All right, let us accept this gain, and let us take man as the ultimately found result of Christian history and of the religious or ideal efforts of man in general. Now, who is Man? I am! Man, the end and outcome of Christianity, is, as I, the beginning and raw material of the new history, a history of enjoyment after the history of sacrifices, a history not of man or humanity, but of—me. Man ranks as the general. Now then, I and the egoistic are the really general, since every one is an egoist and of paramount importance to himself. The Jewish is not the purely egoistic, because the Jew still devotes himself to Jehovah; the Christian is not, because the Christian lives on the grace of God and subjects himself to him. As Jew and as Christian alike a man satisfies only certain of his wants, only a certain need, not himself: a half-egoism, because the egoism of a half-man, who is half he, half Jew, or half his own proprietor, half a slave. Therefore, too, Jew and Christian always half-way exclude each other; i. e., as men they recognize each other, as slaves they exclude each other, because they are servants of two different masters. If they could be complete egoists, they would exclude each other wholly and hold together so much the more firmly. Their ignominy is not that they exclude each other, but that this is done only half-way. Br. Bauer, on the contrary, thinks Jews and Christians cannot regard and treat each other as "men" till they give up the separate essence which parts them and obligates them to eternal separation, recognize the general essence of "Man," and regard this as their "true essence."

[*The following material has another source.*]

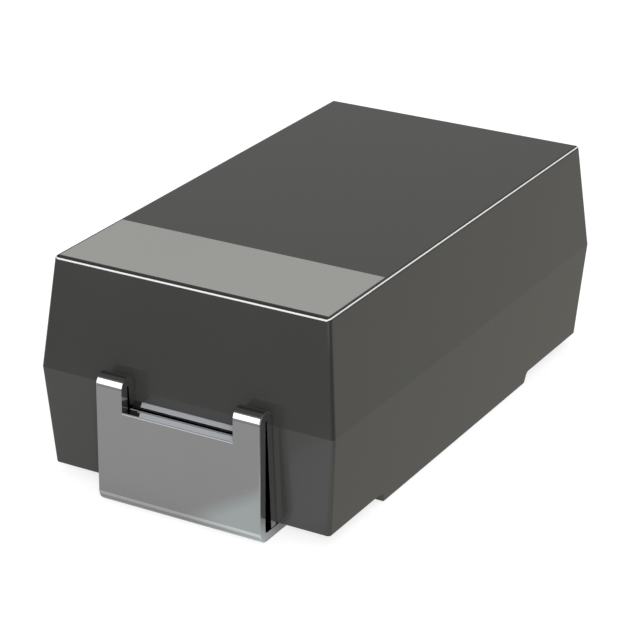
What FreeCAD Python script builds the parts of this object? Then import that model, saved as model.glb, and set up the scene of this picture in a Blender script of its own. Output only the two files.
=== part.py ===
import FreeCAD, Part
import math
import os
import Sketcher

# Moulded chip tantalum capacitor, EIA 7343 size class. Millimetres, +Z up.
# The origin is on the seating plane, under the middle of the part. The anode end
# with the polarity band is at -X and the cathode end is at +X.

SIZES = {
    # Moulded case, measured at the parting line between the two mould halves
    "case_length": 7.07,
    "case_width": 4.06,
    "parting_height": 1.45,
    "top_rise": 1.43,
    "upper_draft": 5.8,
    "lower_draft": 4.2,
    "case_edge_radius": 0.05,
    "bottom_edge_radius": 0.02,
    # Standing block in the middle of the underside, and the gap left over each foot
    "block_standoff": 0.005,
    "block_half_length": 1.97,
    "block_shift": 0.12,
    "block_end_lean": 0.06,
    "block_root_radius": 0.06,
    "foot_gap": 0.025,
    # Polarity band printed across the top at the anode end
    "band_length": 1.34,
    "band_depth": 0.02,
    # Folded terminal sheet, the same at both ends
    "terminal_width": 2.26,
    "terminal_offset": 0.09,
    "sheet_thickness": 0.12,
    "sheet_edge_radius": 0.015,
    "foot_length": 1.3,
    "foot_bend_radius": 0.16,
    "hairpin_rise": 0.1,
    "hairpin_inner_radius": 0.016,
    "leg_end_gap": 0.02,
    "leg_gap": 0.004,
    # Window cut through the fold and through the plate in front of it. Both sills are
    # measured down from the parting line, and the cut reaches well past the sheet.
    "window_width": 1.53,
    "plate_sill_drop": 0.178,
    "leg_sill_drop": 0.138,
    "window_reach": 0.6,
    # Tab that runs from the sill of each window into the case, from the case's end
    "tab_width": 1.3,
    "anode_tab_reach": 1.175,
    "cathode_step_reach": 0.485,
    "paddle_reach": 2.035,
    # Sintered tantalum pellet with its two coats, and the walls of the case round it
    "anode_room": 1.735,
    "cathode_room": 0.835,
    "side_room": 0.58,
    "pellet_height": 1.7,
    "pellet_edge_radius": 0.12,
    "graphite_thickness": 0.03,
    "silver_thickness": 0.04,
    "adhesive_thickness": 0.05,
    "adhesive_inset": 0.12,
    # Riser wire pressed into the pellet and sunk into the anode tab
    "wire_diameter": 0.38,
    "wire_sink": 0.03,
    "wire_room": 0.455,
    "wire_embedded": 1.2,
    "washer_diameter": 1.1,
    "washer_thickness": 0.14,
}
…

According to his representation the defect of the Jews and the Christians alike lies in their wanting to be and have something "particular" instead of only being men and endeavoring after what is human,—to wit, the "general rights of man." He thinks their fundamental error consists in the belief that they are "privileged," possess "prerogatives"; in general, in the belief in prerogative.[122] In opposition to this he holds up to them the general rights of man. The rights of man!—

Man is man in general, and in so far every one who is a man. Now every one is to have the eternal rights of man, and, according to the opinion of Communism, enjoy them in the complete "democracy," or, as it ought more correctly to be called,—anthropocracy. But it is I alone who have everything that I—procure for myself; as man I have nothing. People would like to give every man an affluence of all good, merely because he has the title "man." But I put the accent on me, not on my being man.

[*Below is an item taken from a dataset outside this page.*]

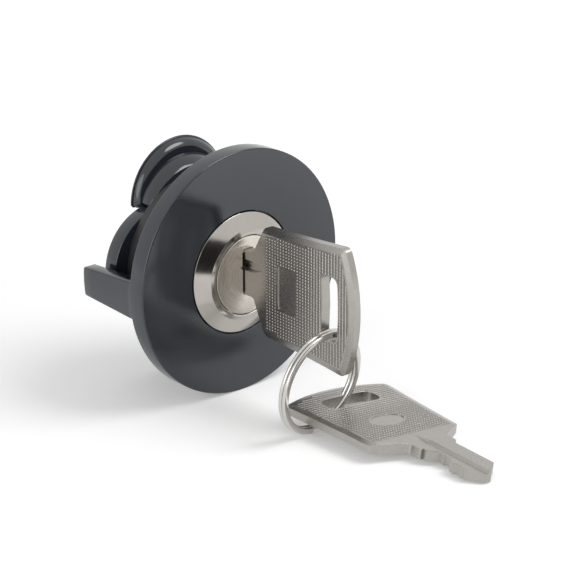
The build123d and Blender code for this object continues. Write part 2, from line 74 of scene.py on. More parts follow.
def meshFrom(name, shape):
    mesh = bpy.data.meshes.new(name)
    shape.to_mesh(mesh)
    shape.free()
    return mesh


def finishNormals(mesh, sharpAngle=32):  # doubles merged, faces outward, smooth with sharp edges kept
    weld, sliver = 0.002, 0.001  # mm: nearer corners are one, and shorter edges go
    shape = bmesh.new()
    shape.from_mesh(mesh)
    bmesh.ops.remove_doubles(shape, verts=shape.verts, dist=weld * mm)
    bmesh.ops.dissolve_degenerate(shape, edges=shape.edges, dist=sliver * mm)
    bmesh.ops.triangulate(shape, faces=[face for face in shape.faces if len(face.verts) > 4])
    bmesh.ops.recalc_face_normals(shape, faces=shape.faces)
    shape.to_mesh(mesh)
    shape.free()
    mesh.shade_smooth()
    mesh.set_sharp_from_angle(angle=radians(sharpAngle))


def bake(piece):  # modifiers become plain mesh
    graph = bpy.context.evaluated_depsgraph_get()
    made = bpy.data.meshes.new_from_object(piece.evaluated_get(graph))
    piece.modifiers.clear()
    piece.data = made


def combine(piece, tools, operation):  # boolean with each tool in turn, tools removed after
    for tool in tools:
        change = piece.modifiers.new("combine", "BOOLEAN")
        change.operation = operation
        change.solver = "EXACT"
        change.object = tool
        bake(piece)
        bpy.data.objects.remove(tool)


def skin(shape, rings, closed=False, capped=False):  # faces from each ring of corners to the next
    for first, second in zip(rings, rings[1:] + (rings[:1] if closed else [])):
        for index in range(len(first)):
            after = (index + 1) % len(first)
            corners = [first[index], first[after], second[after], second[index]]
            face = [corner for place, corner in enumerate(corners) if corner not in corners[:place]]
            if len(face) > 2:  # at a pole the whole ring is one point
                shape.faces.new(face)
    if capped:
        shape.faces.new(rings[0])
        shape.faces.new(rings[-1])


def rounded(corners, steps=6):  # closed loop of (x, y, radius) with each corner turned into an arc
    loop = []
    count = len(corners)
    for index, (x, y, radius) in enumerate(corners):
        if radius <= 0:
            loop.append((x, y))
            continue
        here = Vector((x, y))
        before = (Vector(corners[index - 1][:2]) - here).normalized()
        after = (Vector(corners[(index + 1) % count][:2]) - here).normalized()
        half = before.angle(after) / 2
        reach = radius / tan(half)
        centre = here + (before + after).normalized() * radius / sin(half)
        first = here + before * reach - centre
        last = here + after * reach - centre
        turn = first.angle_signed(last)
        for step in range(steps + 1):
            angle = -turn * step / steps
            loop.append(tuple(centre + Matrix.Rotation(angle, 2) @ first))
    return loop


def circleLoop(x, y, radius, steps=64):
    turns = [2 * pi * step / steps for step in range(steps)]
    return [(x + radius * cos(turn), y + radius * sin(turn)) for turn in turns]


def spun(name, profile, steps=224, closed=True):  # (radius, y) points turned about the lock's axis
    shape = bmesh.new()
    rings = []
    for radius, depth in profile:
        if radius < 1e-6:
            rings.append([shape.verts.new((0, depth * mm, 0))] * steps)
            continue
        corners = [(x * mm, depth * mm, z * mm) for x, z in circleLoop(0, 0, radius, steps)]
        rings.append([shape.verts.new(corner) for corner in corners])
    skin(shape, rings, closed)
    mesh = meshFrom(name, shape)
    finishNormals(mesh)
    return addObject(name, mesh)


def block(name, low, high):  # plain box used only as a cutting tool
    shape = bmesh.new()
    bmesh.ops.create_cube(shape, size=1)
    size = Vector(high) - Vector(low)
    middle = (Vector(high) + Vector(low)) / 2
    seat = Matrix.Translation(middle * mm) @ Matrix.Diagonal((*(size * mm), 1))
    bmesh.ops.transform(shape, matrix=seat, verts=shape.verts)
    return addObject(name, meshFrom(name, shape))


def turned(loop, wanted):  # loop running counter-clockwise (wanted 1) or clockwise (wanted -1)
    area = sum(a[0] * b[1] - b[0] * a[1] for a, b in zip(loop, loop[1:] + loop[:1]))
    return loop if area * wanted > 0 else loop[::-1]


def insetLoop(loop, amount):  # each point moved to the left of the way round
    leastSlant = 0.6  # keeps a sharp corner from being drawn out to a spike
    moved = []
    for before, here, after in zip(loop[-1:] + loop[:-1], loop, loop[1:] + loop[:1]):
        first = (Vector(here) - Vector(before)).normalized()
        second = (Vector(after) - Vector(here)).normalized()
        inward = Vector((-first.y - second.y, first.x + second.x)).normalized()
        slant = max(leastSlant, inward.dot(Vector((-first.y, first.x))))
        moved.append(tuple(Vector(here) + inward * amount / slant))
    return moved


# Flat piece with rounded edges, from its outline and holes, laid in its place by a matrix
def plate(name, outer, holes, low, high, edge, seat, steps=3):
    pointGap = 0.01  # corners nearer than this are one
    loops = []
    for loop, way in [(outer, 1)] + [(hole, -1) for hole in holes]:
        pairs = zip(loop[-1:] + loop[:-1], loop)
        loops.append(turned([here for before, here in pairs if dist(before, here) > pointGap], way))
    profile = [(0, low), (0, high)]
    if edge:
        turns = [pi / 2 * step / steps for step in range(steps + 1)]
        rise = [(edge * (1 - cos(turn)), edge * (1 - sin(turn))) for turn in turns]
        profile = [(inset, low + drop) for inset, drop in rise[::-1]]
        profile += [(inset, high - drop) for inset, drop in rise]
    shape = bmesh.new()
    caps = ([], [])
    for loop in loops:
        rings = []
        for inset, level in profile:
            rings.append([shape.verts.new((x * mm, y * mm, level * mm)) for x, y in insetLoop(loop, inset)])
        skin(shape, rings)
        caps[0].append(rings[0])
        caps[1].append(rings[-1])
    for cap in caps:
        corners = [vertex for ring in cap for vertex in ring]
        for triangle in tessellate_polygon([[vertex.co for vertex in ring] for ring in cap]):
            shape.faces.new([corners[index] for index in triangle])
    mesh = meshFrom(name, shape)
    mesh.transform(seat)
    finishNormals(mesh)
    return addObject(name, mesh)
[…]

Man is something only as my quality[123] (property[124]), like masculinity or femininity. The ancients found the ideal in one's being male in the full sense; their virtue is virtus and arete,—i. e. manliness. What is one to think of a woman who should want only to be perfectly "woman"? That is not given to all, and many a one would therein be fixing for herself an unattainable goal. Feminine, on the other hand, she is anyhow, by nature; femininity is her quality, and she does not need "true femininity." I am a man just as the earth is a star. As ridiculous as it would be to set the earth the task of being a "thorough star," so ridiculous it is to burden me with the call to be a "thorough man."

When Fichte says, "The ego is all," this seems to harmonize perfectly with my theses. But it is not that the ego is all, but the ego destroys all, and only the self-dissolving ego, the never-being ego, the—finite ego is really I. Fichte speaks of the "absolute" ego, but I speak of me, the transitory ego.

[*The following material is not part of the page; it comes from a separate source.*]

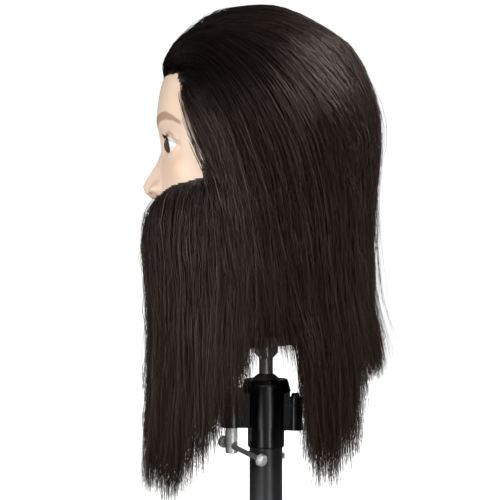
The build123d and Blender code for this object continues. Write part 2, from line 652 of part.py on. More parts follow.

How natural is the supposition that man and ego mean the same! and yet one sees, e. g., by Feuerbach, that the expression "man" is to designate the absolute ego, the species, not the transitory, individual ego. Egoism and humanity (humaneness) ought to mean the same, but according to Feuerbach the individual can "only lift himself above the limits of his individuality, but not above the laws, the positive ordinances, of his species."[125] But the species is nothing, and, if the individual lifts himself above the limits of his individuality, this is rather his very self as an individual; he exists only in raising himself, he exists only in not remaining what he is; otherwise he would be done, dead. Man with the great M is only an ideal, the species only something thought of. To be a man is not to realize the ideal of Man, but to present oneself, the individual. It is not how I realize the generally human that needs to be my task, but how I satisfy myself. I am my species, am without norm, without law, without model, and the like. It is possible that I can make very little out of myself; but this little is everything, and is better than what I allow to be made out of me by the might of others, by the training of custom, religion, the laws, the State, etc. Better—if the talk is to be of better at all—better an unmannerly child than an old head on young shoulders, better a mulish man than a man compliant in everything. The unmannerly and mulish fellow is still on the way to form himself according to his own will; the prematurely knowing and compliant one is determined by the "species," the general demands, etc.,—the species is law to him. He is determined[126] by it; for what else is the species to him but his "destiny,"[127] his "calling"? Whether I look to "humanity," the species, in order to strive toward this ideal, or to God and Christ with like endeavor, where is the essential dissimilarity? At most the former is more washed-out than the latter. As the individual is the whole of nature, so he is the whole of the species too.